Internet

YouTube bans vaccine misinformation

FILE PHOTO: YouTube app is seen on a smartphone in this illustration taken, July 13, 2021. REUTERS/Dado Ruvic/Illustration

In a new attempt to stem the flow of anti-vaccine misinformation, YouTube said Wednesday that it won’t allow videos that claim vaccines approved by health authorities are dangerous or don’t work. The platform is also banning prominent anti-vaccine accounts, including Joseph Mercola’s channel and the Robert F. Kennedy Jr.-linked Children’s Defense Fund.

YouTube pulled ads from anti-vaccination content in 2019 and said in October 2020 that it would remove videos that pushed misinformation around COVID-19 vaccines. The new policy expands to block misinformation around other vaccines, including the flu shot, the HPV vaccine, and the measles, mumps, and rubella (MMR) vaccine. Videos that inaccurately claim that the MMR vaccine causes autism or that the flu shot causes infertility, for example, will not be allowed under the new policy.

There are some exceptions: YouTube will still allow videos that include people sharing their personal experiences with vaccination. It’ll remove that content if the channels they’re on “demonstrate a pattern of promoting vaccine misinformation.” The guidelines say that the platform will also allow videos with information violating the policy if that video includes other contexts, like statements from medical experts.

Along with the new policy, YouTube is also terminating the channels of major anti-vaxxers, a YouTube spokesperson confirmed to The Verge. Those include Joseph Mercola, the Children’s Health Defense Fund, Erin Elizabeth, and Sherri Tenpenny. Channels for two other major figures, Rashid Bhuttar and Ty and Charlene Bollinger, were terminated a few months ago, the spokesperson said.

Those anti-vaccine figures are all part of the “Disinformation Dozen,” a group identified by the Center for Countering Digital Hate as responsible for the bulk of misleading claims about vaccines on social media.
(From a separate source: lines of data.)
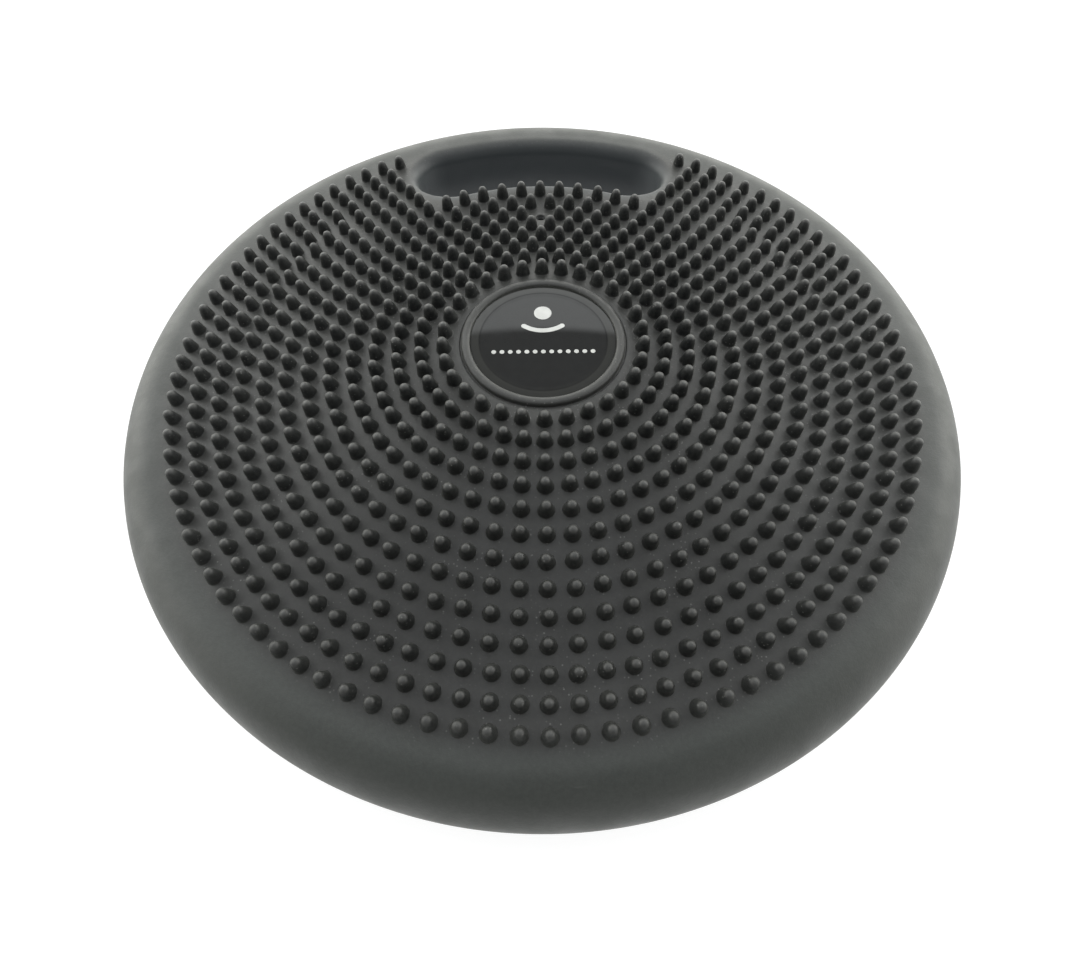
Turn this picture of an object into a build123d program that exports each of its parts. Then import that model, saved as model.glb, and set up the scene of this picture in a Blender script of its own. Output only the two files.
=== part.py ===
from build123d import *

# Wobble cushion: an inflated disc of soft PVC with massage nubs, a carry slot, a needle valve
# and a round resin badge. Millimetres, +Z up, origin on the resting plane under the disc's
# centre, carry slot towards +Y.

import os
from math import atan2, copysign, cos, degrees, hypot, pi, radians, sin, sqrt

# Body of the disc
OUTER_RADIUS = 165.0
BEAD_RADIUS = 16.0  # rounded edge of the disc
PANEL_RADIUS = OUTER_RADIUS - BEAD_RADIUS
TOP_RISE = 13.5  # bulge of the inflated top panel above the edge
BASE_BULGE = 11.5  # bulge that the underside has in the air
BASE_HEIGHT = 9.5  # what is left of it when the cushion stands on a floor
REST_RADIUS = PANEL_RADIUS * sqrt(1 - sqrt(BASE_HEIGHT / BASE_BULGE))
WALL = 3.5
TOP_SPLINE_SHARES = (0, 0.3, 0.55, 0.8, 1)  # of the panel's radius
BASE_SPLINE_SHARES = (1, 0.67, 0.33, 0)  # of the span from the flat rest area to the edge
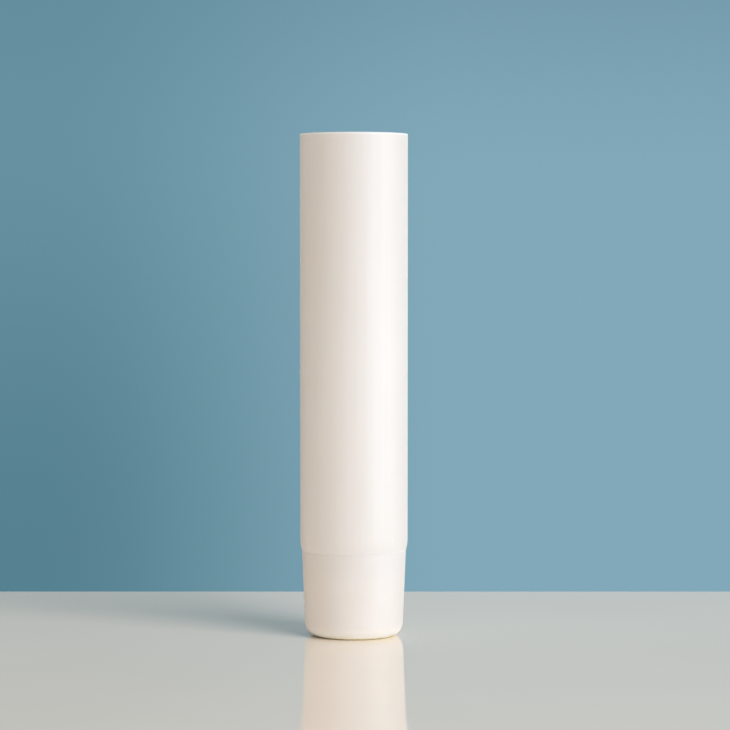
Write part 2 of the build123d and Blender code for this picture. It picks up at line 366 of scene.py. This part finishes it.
def lit_by(name, floor, state):
    """The objects that a lamp lights: the floor alone, or all but the floor."""
    made = bpy.data.collections.new(name)
    made.objects.link(floor)
    made.collection_objects[0].light_linking.link_state = state
    return made


def make_lights(floor):
    """The object's lamps, which the table doesn't mirror as bright patches, and the table's own sun."""
    on_object = lit_by("on_object", floor, "EXCLUDE")
    on_table = lit_by("on_table", floor, "INCLUDE")
    for settings in OBJECT_LAMPS:
        area_light(*settings).light_linking.receiver_collection = on_object
    table_sun().light_linking.receiver_collection = on_table


def wall_colour(tree, path):
    """Blue-grey wall, paler to the right, and with a darker top for the camera alone."""
    view = add(tree, "ShaderNodeTexCoord").outputs["Generated"]
    view = add(tree, "ShaderNodeSeparateXYZ", {"Vector": view}).outputs
    rightward = smooth_step(tree, view["X"], *WALL_ACROSS)
    upward = smooth_step(tree, view["Z"], *WALL_UP)
    high = smooth_step(tree, view["Z"], *WALL_TOP)
    wall = mix(tree, upward, srgb(86, 129, 145), srgb(104, 146, 162))
    wall = mix(tree, rightward, wall, srgb(130, 169, 185))
    top = mix(tree, rightward, srgb(98, 140, 156), srgb(112, 150, 167))
    return mix(tree, calculate(tree, "MULTIPLY", high, path["Is Camera Ray"]), wall, top)


def make_world():
    """Warm even fill for the surfaces, and the wall for the camera, mirrors and clear things."""
    world = bpy.data.worlds.new("studio")
    world.use_nodes = True
    tree = world.node_tree
    tree.nodes.clear()
    path = add(tree, "ShaderNodeLightPath").outputs
    seen = calculate(tree, "MAXIMUM", path["Is Camera Ray"], path["Is Glossy Ray"])
    seen = calculate(tree, "MAXIMUM", seen, path["Is Transmission Ray"])
    fill = add(tree, "ShaderNodeBackground", {"Color": FILL_COLOUR, "Strength": 1.0})
    beyond = add(tree, "ShaderNodeBackground", {"Color": wall_colour(tree, path), "Strength": 1.0})
    inputs = {0: seen, 1: fill.outputs[0], 2: beyond.outputs[0]}
    both = add(tree, "ShaderNodeMixShader", inputs)
    add(tree, "ShaderNodeOutputWorld", {"Surface": both.outputs[0]})
    bpy.context.scene.world = world


def make_camera():
    """The photograph's camera: level across, looking along +Y and a little down."""
    data = bpy.data.cameras.new("camera")
    data.sensor_width = SENSOR_MM
    data.lens = LENS_MM
    camera = bpy.data.objects.new("camera", data)
    camera.location = (CAMERA_RIGHT, -CAMERA_BACK, CAMERA_HEIGHT)
    camera.rotation_euler = (radians(90 - CAMERA_DOWN_DEG), 0, 0)
    bpy.context.scene.collection.objects.link(camera)
    bpy.context.scene.camera = camera


make_camera()
make_world()
make_lights(make_floor())
dress_nodes()
bpy.context.scene.view_settings.view_transform = "Standard"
YouTube expanded its vaccine policies after noting that misinformation around all vaccines could contribute to mistrust around the COVID-19 vaccine, Matt Halprin, YouTube’s vice president of global trust and safety, told The Washington Post. Over the past few months, the backlash to COVID-19 vaccinations has been expanding to target other vaccines: the Tennessee Department of Health temporarily suspended outreach around childhood vaccinations this summer, and a Florida state senator said he wants to “review” school vaccination requirements.